3. Cluster Autoscaler
Automatically scale cluster nodes based on demand.
Cost Optimization
1. Right-sizing
Regularly review and adjust resource allocations:
- Use VPA recommendations
- Monitor actual vs. requested resources
- Remove unused resources
2. Spot Instances
Use spot instances for non-critical workloads:
- Batch jobs
- Development environments
- Stateless applications with proper handling
3. Resource Quotas
Implement quotas to prevent resource waste:
apiVersion: v1
kind: ResourceQuota
metadata:
name: compute-quota
spec:
hard:
requests.cpu: "100"
requests.memory: 200Gi
limits.cpu: "200"
limits.memory: 400Gi
Disaster Recovery
1. Multi-Region Setup
Deploy across multiple regions for high availability.

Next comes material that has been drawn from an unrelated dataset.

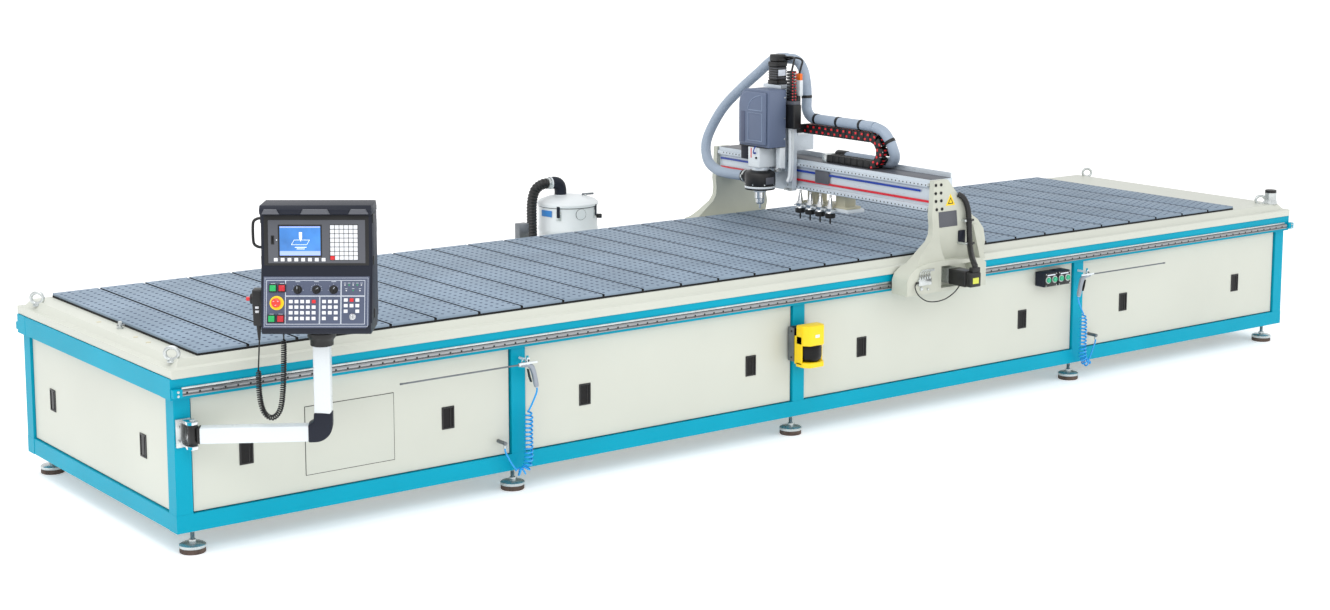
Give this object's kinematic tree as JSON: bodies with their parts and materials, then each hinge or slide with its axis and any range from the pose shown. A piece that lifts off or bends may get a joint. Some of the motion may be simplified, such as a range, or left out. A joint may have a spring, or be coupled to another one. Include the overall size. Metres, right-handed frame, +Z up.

2. Backup and Restore Procedures
Test your backup and restore procedures regularly:
- Document the process
- Automate where possible
- Practice disaster recovery scenarios
3. Data Replication
Implement appropriate data replication strategies for your use case.
Conclusion
Running Kubernetes in production successfully requires attention to many details. Start with these fundamentals and gradually implement more advanced practices as your team's expertise grows.
Remember: Start simple, monitor everything, and iterate based on real-world usage patterns.
The key to success is not implementing every best practice at once, but rather building a solid foundation and continuously improving based on your specific needs and constraints.